Rajpal also adds that online is relatively new for Domino’s in India as well as the customers in India. Phone calls still remain the biggest source for consumers reaching Domino’s. “Ten per cent of our delivery revenue comes from online orders. Digital is the future and we are the only national ordering platform of such a scale in this sector. We learnt a lot from the western countries who are sitting at 40 per cent revenue that comes from online ordering. Approaching the consumer on the preferred platform is what we are doing be it SMS, online or Smartphone apps.”
Age no bar
As a brand its consumption is not restricted to a specific age group or SEC profile. Its product is consumed from an age group of 12 to13 year kids to 40 to 45 year adults in SEC A, A+, B, C categories. “We are not a fine dining brand; we are a home delivery brand, but if you look at India in comparison to the global counterparts, dining and takeaways is an important part of our business. We offer a casual dining experience which has a self services, is clean and hygienic,” adds Rajpal. While Domino’s offers both home delivery and casual dining, the only other brand well known in the pizza segment, Pizza Hut repositioned itself from a QSR (Quick Service Restaurant) to an ACDR (Affordable Casual Dining Restaurant) in October last year.

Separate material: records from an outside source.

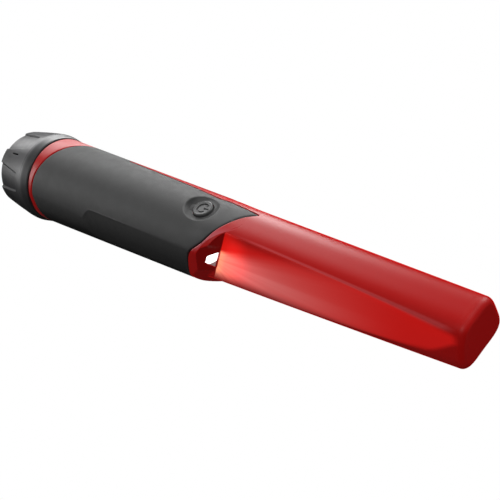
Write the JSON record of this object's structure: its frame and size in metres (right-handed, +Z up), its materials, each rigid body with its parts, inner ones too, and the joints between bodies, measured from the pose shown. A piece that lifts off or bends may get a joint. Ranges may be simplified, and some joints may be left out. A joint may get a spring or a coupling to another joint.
{
  "type": "pinpointer probe",
  "caption": "Hand-held pinpointer probe with a rubber grip, screw cap over the battery, side lamp, push button and a coil in its tapered shank.",
  "frame": {"origin": "the centre of the end cap's flat rear face, on the long axis", "axes": "+X along the long axis towards the tip, +Z up through the power button, -Y the lamp side"},
  "size_m": [0.2408, 0.0406, 0.0406],
  "materials": {
    "housing_red": "satin moulded, deep red",
    "grip_rubber": "matt moulded rubber",
    "cap_plastic": "satin",
    "button_rubber": "matt",
    "seal_rubber": "matt",
    "clear_window": "polished clear",
    "emitter_resin": "clear resin",
    "tray_plastic": "moulded",
    "chip_plastic": "moulded",
    "board_laminate": "solder mask",
    "capacitor_sleeve": "shrink sleeve",
    "bright_steel": "bright",
    "contact_brass": "bright",
    "enamelled_copper": "enamelled winding wire",
    "ferrite_ceramic": "ground ceramic",
    "foam_pad": "closed-cell foam",
    "battery_wrap": "printed wrap left plain"
  },
  "bodies": {
    "housing": {"probe_housing": "housing_red", "grip_sleeve": "grip_rubber", "neck_seal": "seal_rubber", "battery_case": "battery_wrap", "battery_plus_stud": "bright_steel", "battery_minus_stud": "bright_steel", "contact_plate": "tray_plastic", "plus_contact": "contact_brass", "minus_contact": "contact_brass", "main_board": "board_laminate", "board_tray": "tray_plastic", "board_screw_1": "bright_steel", "board_screw_2": "bright_steel", "board_screw_3": "bright_steel", "controller_chip": "chip_plastic", "smoothing_capacitor": "capacitor_sleeve", "buzzer": "chip_plastic", "switch_body": "chip_plastic", "motor_can": "bright_steel", "motor_clip": "tray_plastic", "light_window": "clear_window", "light_emitter": "emitter_resin", "light_lead_1": "bright_steel", "light_lead_2": "bright_steel", "ferrite_rod": "ferrite_ceramic", "coil_former": "tray_plastic", "search_coil": "enamelled_copper", "tip_pad": "foam_pad", "coil_lead_1": "enamelled_copper", "coil_lead_2": "enamelled_copper"},
    "cap_slide": {"pressure_plate": "tray_plastic", "battery_pad": "foam_pad"},
    "cap": {"end_cap": "cap_plastic"},
    "button": {"power_button": "button_rubber"},
    "plunger": {"switch_plunger": "chip_plastic"},
    "rotor": {"motor_shaft": "bright_steel", "motor_weight": "contact_brass"}
  },
  "joints": [
    {"name": "cap_travel", "type": "slide", "parent": "housing", "child": "cap_slide", "axis": [-1, 0, 0], "range_m": [0, 0.0038]},
    {"name": "cap_turn", "type": "hinge", "parent": "cap_slide", "child": "cap", "pos_m": [0, 0, 0], "axis": [-1, 0, 0], "range_deg": [0, 450]},
    {"name": "button_press", "type": "slide", "parent": "housing", "child": "button", "axis": [0, 0, -1], "range_m": [0, 0.0006]},
    {"name": "plunger_press", "type": "slide", "parent": "housing", "child": "plunger", "axis": [0, 0, -1], "range_m": [0, 0.0006]},
    {"name": "motor_spin", "type": "hinge", "parent": "housing", "child": "rotor", "pos_m": [0.0898, 0, -0.0094], "axis": [1, 0, 0], "continuous": true}
  ],
  "couplings": [
    {"joint": "cap_travel", "follows": "cap_turn", "m_per_rad": 0.00047746},
    {"joint": "plunger_press", "follows": "button_press", "ratio": 1}
  ]
}
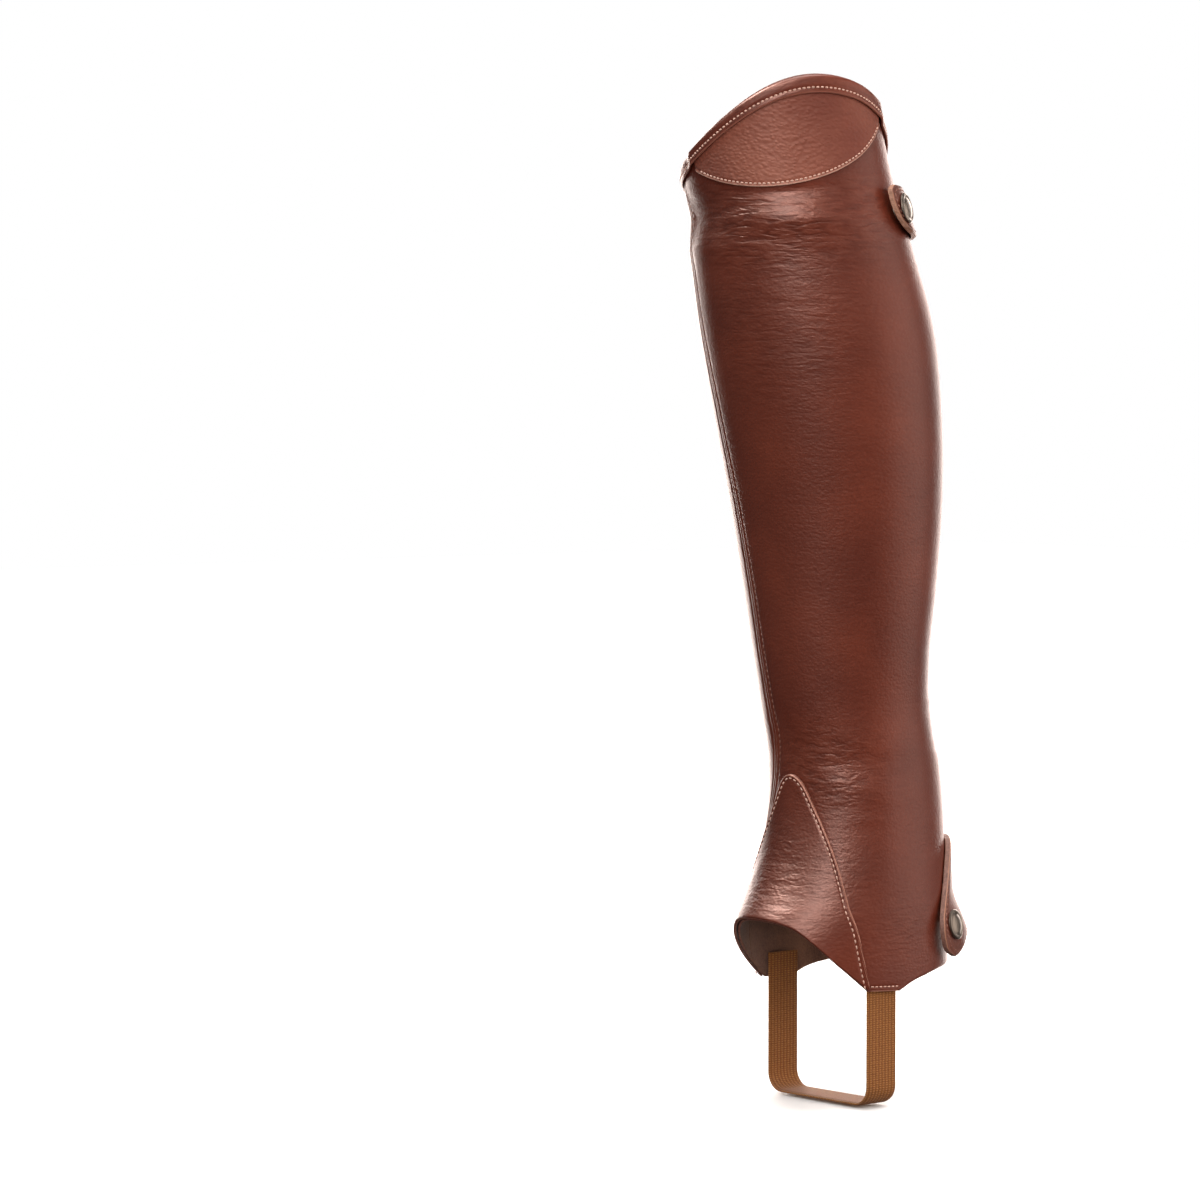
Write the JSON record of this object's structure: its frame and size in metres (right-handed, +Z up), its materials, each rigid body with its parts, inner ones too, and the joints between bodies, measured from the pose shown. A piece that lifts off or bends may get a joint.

Domino’s sees a huge space to grow in the Indian market. The organised food sector is underdeveloped and is in single digits of the total food market. “Any brand that the consumer consumes to satisfy what Domino’s offers lies in the category of competition for us. We are a meal replacement brand. So it is not only the players in the pizza market but for anything that the customer consumes instead of Domino’s. When we launched a Rs 35 pizza in 2008 we created disruption in the market which gave us a first move advantage over all the other brands. It acts as an entry to this category of pizza for those who have never tried a pizza,” Rajpal adds.